I have a dataframe which has numerical values similar to this :
df
probability
0
0.2
0.3
0.4
0.5
I need to find the mean of the probabilities for each successive entries and want the following
expectedMeanDF
mean
0
0.1
0.25
0.35
0.45
1
where 0.1 is the mean of 0 and 0.2, 0.25 for 0.2 and 0.3 and so on...
I'm using window functions in the following way to do this :
df.withColumn("partition", dp.col("probability")*0)
val window = Window.partitionBy("partition")
val mean = distinctProbability.withColumn("mean", (newdp.col("probability") + lead("probability", 1).over(window)) / 2).drop("partition").drop("probability")

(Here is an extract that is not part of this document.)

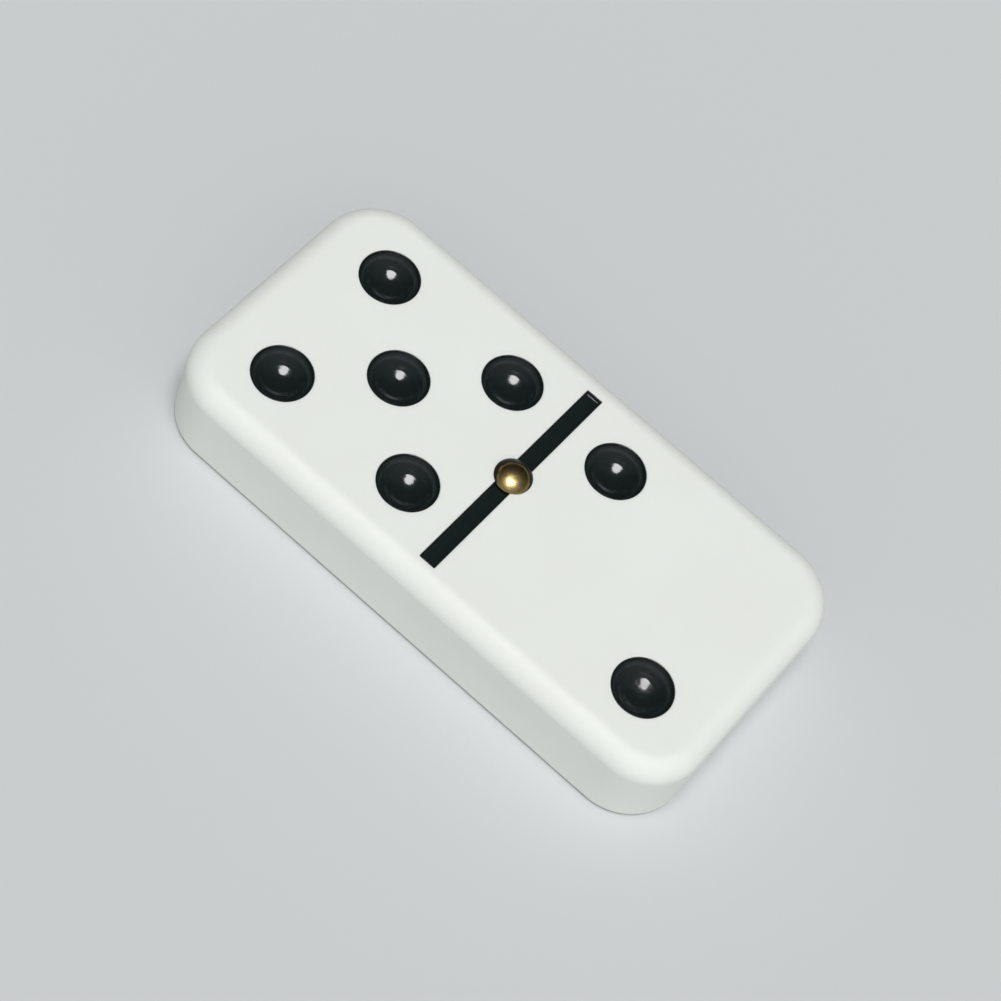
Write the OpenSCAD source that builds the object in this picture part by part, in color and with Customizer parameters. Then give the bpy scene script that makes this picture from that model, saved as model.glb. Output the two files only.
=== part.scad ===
// Domino tile, five and two, with a brass spinner pin.
// Lies face up on its flat underside. Origin: middle of the underside.
// +X runs to the end with two pips, +Z points out of the face. Millimetres.

/* [Tile] */
// Length, end to end
tile_length = 50; // [47:0.5:58]
// Width, side to side
tile_width = 25; // [23.5:0.5:29]
// Thickness, without the spinner's head
tile_thickness = 8; // [7.5:0.5:13]
// Radius of the upright corners
corner_radius = 5; // [3.5:0.25:6]
// Radius of the soft edge round the face
face_edge_radius = 1.8; // [1:0.1:2.4]
// Radius of the small edge round the underside
base_edge_radius = 0.5; // [0.2:0.1:1]

/* [Pips] */
// Diameter of a pip at the face
pip_diameter = 5; // [4:0.1:5.6]
// Depth of a pip's bowl, cut in the plastic
pip_depth = 1.6; // [1.1:0.05:1.8]
// Height of the upright wall at a pip's rim
pip_rim_height = 0.25; // [0.15:0.05:0.4]
// Side of the square on which the outer pips of a half stand
pip_square = 12.8; // [11:0.2:13.4]
// Distance from the divider's middle to the middle of that square
pip_square_offset = 11.7; // [11:0.1:12.5]

/* [Divider] */
// Width of the divider groove
groove_width = 1.5; // [1:0.1:1.5]
// Depth of the divider groove
groove_depth = 0.5; // [0.35:0.05:0.8]
// Distance from each end of the groove to the tile's long side
groove_margin = 2.05; // [2:0.05:5]

/* [Enamel] */
// Thickness of the enamel on the floors of the pips and the groove
enamel_thickness = 0.15; // [0.08:0.01:0.2]
// Thickness of the enamel on their upright walls
enamel_wall = 0.1; // [0.06:0.01:0.12]

/* [Spinner] */
// Diameter of the pin's round head
head_diameter = 3.1; // [2.4:0.1:3.6]
// Height of the head above the face
head_height = 0.65; // [0.5:0.05:1]
// Diameter of the pin's shank
shank_diameter = 1.6; // [1.6:0.1:1.9]
// Length of the shank, with its tapered point
shank_length = 5.4; // [3:0.2:5.6]
// Length of the tapered point
point_length = 0.9; // [0.5:0.1:1.4]

/* [Hidden] */
$fn = 64;
clear = 1;                    // how far a cutting shape runs past a face
point_flat = 0.5;             // diameter left at the tip of the shank
hole_spare = 0.4;             // empty depth of the hole below the shank
drill_point_angle = 31;       // slope of the hole's conical end

pip_radius = pip_diameter / 2;
groove_reach = tile_width / 2 - groove_margin;
head_radius = head_diameter / 2;
shank_radius = shank_diameter / 2;
hole_depth = shank_length + hole_spare;

// radius of a ball whose cap has the given height over the given base radius
function cap_ball(base, height) = (base * base + height * height) / (2 * height);

bowl_ball = cap_ball(pip_radius, pip_depth - pip_rim_height);
head_ball = cap_ball(head_radius, head_height);

// where the pips stand, as [x, y]; inner is next to the divider, left is +Y
half_square = pip_square / 2;
inner_x = pip_square_offset - half_square;
outer_x = pip_square_offset + half_square;
PIPS = [
    ["five_pip_inner_left", [-inner_x, half_square]],
    ["five_pip_inner_right", [-inner_x, -half_square]],
    ["five_pip_centre", [-pip_square_offset, 0]],
    ["five_pip_outer_left", [-outer_x, half_square]],
    ["five_pip_outer_right", [-outer_x, -half_square]],
    ["two_pip_inner", [inner_x, half_square]],
    ["two_pip_outer", [outer_x, -half_square]],
];
DIVIDER = [["divider_enamel_left", 1], ["divider_enamel_right", -1]];

// half of an upright section through an edge, from the section's middle out to the edge's skin
module edge_section(reach) {
    union() {
        translate([0, base_edge_radius])
            square([reach, tile_thickness - base_edge_radius - face_edge_radius]);
        square([reach - base_edge_radius, base_edge_radius]);
        translate([0, tile_thickness - face_edge_radius])
            square([reach - face_edge_radius, face_edge_radius]);
        translate([reach - base_edge_radius, base_edge_radius])
            circle(base_edge_radius);
        translate([reach - face_edge_radius, tile_thickness - face_edge_radius])
            circle(face_edge_radius);
    }
}

// the slab between the corners, along X
module long_middle() {
    for (side = [0, 180])
        rotate([0, 0, side])
            translate([-(tile_length / 2 - corner_radius), 0, 0])
                rotate([90, 0, 90])
                    linear_extrude(tile_length - 2 * corner_radius)
                        edge_section(tile_width / 2);
}

// the stretch at each end between the corners
module end_blocks() {
    for (side = [0, 180])
        rotate([0, 0, side])
            translate([tile_length / 2 - corner_radius, tile_width / 2 - corner_radius, 0])
                rotate([90, 0, 0])
                    linear_extrude(tile_width - 2 * corner_radius)
                        edge_section(corner_radius);
}

// the four rounded corners
module corners() {
    for (end = [0, 1])
        for (side = [0, 1])
            mirror([end, 0, 0])
                mirror([0, side, 0])
                    translate([tile_length / 2 - corner_radius, tile_width / 2 - corner_radius, 0])
                        rotate_extrude(angle = 90)
                            edge_section(corner_radius);
}

// the space of a pip's bowl: an upright rim above part of a ball
module pip_bowl(radius, ball, top) {
    rim_z = tile_thickness - pip_rim_height;
    ball_z = tile_thickness - pip_depth + bowl_ball;
    rotate_extrude()
        union() {
            translate([0, rim_z])
                square([radius, pip_rim_height + top]);
            intersection() {
                translate([0, ball_z])
                    circle(ball);
                translate([0, rim_z - pip_depth])
                    square([radius, pip_depth]);
            }
        }
}

// one half of the divider groove, from the middle of the tile towards +Y
module groove(width, depth, reach, top) {
    translate([-width / 2, 0, tile_thickness - depth])
        cube([width, reach, depth + top]);
}

// the drilled hole for the spinner's shank
module shank_hole() {
    cone_height = shank_radius * tan(drill_point_angle);
    rotate_extrude()
        polygon([
            [0, tile_thickness + clear],
            [shank_radius, tile_thickness + clear],
            [shank_radius, tile_thickness - hole_depth],
            [0, tile_thickness - hole_depth - cone_height],
        ]);
}

module tile_body() {
    color([0.89, 0.91, 0.89])
        difference() {
            union() {
                long_middle();
                end_blocks();
                corners();
            }
            for (pip = PIPS)
                translate(pip[1])
                    pip_bowl(pip_radius, bowl_ball, clear);
            for (side = [0, 180])
                rotate([0, 0, side])
                    groove(groove_width, groove_depth, groove_reach, clear);
            shank_hole();
        }
}

// the enamel in one pip
module pip_enamel(spot) {
    color([0.08, 0.09, 0.09])
        translate(spot)
            difference() {
                pip_bowl(pip_radius, bowl_ball, 0);
                pip_bowl(pip_radius - enamel_wall, bowl_ball - enamel_thickness, clear);
            }
}

// the enamel in one half of the divider groove, cut short by the hole for the pin
module divider_enamel(side) {
    color([0.08, 0.09, 0.09])
        rotate([0, 0, side > 0 ? 0 : 180])
            difference() {
                groove(groove_width, groove_depth, groove_reach, 0);
                translate([0, -clear, 0])
                    groove(
                        groove_width - 2 * enamel_wall,
                        groove_depth - enamel_thickness,
                        groove_reach - enamel_wall + clear,
                        clear
                    );
                shank_hole();
            }
}

module spinner_pin() {
    shank_end = tile_thickness - shank_length;
    color([0.78, 0.62, 0.30])
        rotate_extrude()
            union() {
                intersection() {
                    translate([0, tile_thickness + head_height - head_ball])
                        circle(head_ball);
                    translate([0, tile_thickness])
                        square([head_radius, head_height]);
                }
                translate([0, shank_end + point_length])
                    square([shank_radius, shank_length - point_length]);
                polygon([
                    [0, shank_end],
                    [point_flat / 2, shank_end],
                    [shank_radius, shank_end + point_length],
                    [0, shank_end + point_length],
                ]);
            }
}

tile_body();
spinner_pin();
for (pip = PIPS)
    pip_enamel(pip[1]);
for (strip = DIVIDER)
    divider_enamel(strip[1]);
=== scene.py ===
# A five-two domino tile lying face up, with enamelled pips and a brass spinner pin.
# Places come from the CAD model's boxes. Sizes in the dictionaries are millimetres.
import math

import bmesh
import bpy
from mathutils import Matrix, Vector


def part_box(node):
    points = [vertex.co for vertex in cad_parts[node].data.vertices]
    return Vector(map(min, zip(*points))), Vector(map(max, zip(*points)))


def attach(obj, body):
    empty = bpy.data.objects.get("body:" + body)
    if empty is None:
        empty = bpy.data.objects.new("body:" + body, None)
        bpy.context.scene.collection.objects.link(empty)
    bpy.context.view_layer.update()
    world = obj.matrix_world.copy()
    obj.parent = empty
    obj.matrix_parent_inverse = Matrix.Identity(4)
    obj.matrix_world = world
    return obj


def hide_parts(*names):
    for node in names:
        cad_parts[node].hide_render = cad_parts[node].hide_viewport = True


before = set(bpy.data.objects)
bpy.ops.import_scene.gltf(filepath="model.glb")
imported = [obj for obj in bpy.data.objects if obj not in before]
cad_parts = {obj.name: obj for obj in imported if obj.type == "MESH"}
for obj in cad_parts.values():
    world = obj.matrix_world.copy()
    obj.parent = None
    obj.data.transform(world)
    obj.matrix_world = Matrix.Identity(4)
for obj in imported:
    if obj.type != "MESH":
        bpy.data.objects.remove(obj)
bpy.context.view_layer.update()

mm = 0.001
fullTurn = 2 * math.pi
colourA, colourB, colourOut = 6, 7, 2        # a Mix node's sockets when it mixes colours

tileLow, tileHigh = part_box("tile_body")
pinLow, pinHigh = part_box("spinner_pin")
faceHeight = tileHigh.z
pipNodes = sorted(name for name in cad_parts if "_pip_" in name)
stripNodes = sorted(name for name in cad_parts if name.startswith("divider_enamel"))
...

So I have two problems with this approach :
Any alternate approach for this?
30 million is not a large number so a local processing could be fast enough but it is not correct. partitionBy
causes a shuffle and without orderBy
data can be put in a different order than you expect.
The only scalable solution I know is to convert to RDD:
val df = Seq(0, 0.2, 0.3, 0.4, 0.5).toDF("probability")
val rdd = df.orderBy($"probability").as[Double].rdd
import RDDFunctions
import org.apache.spark.mllib.rdd.RDDFunctions._
use sliding method:
val slides = rdd.sliding(2).toDS
find mean:
val means = slides.map(slide => slide.sum / slide.size)
and convert back to DataFrame
:
means.toDF
It will cover all consecutive values:
+-----+
|value|
+-----+
| 0.1|
| 0.25|
| 0.35|
| 0.45|
+-----+
but you'll have to add range boundaries manually.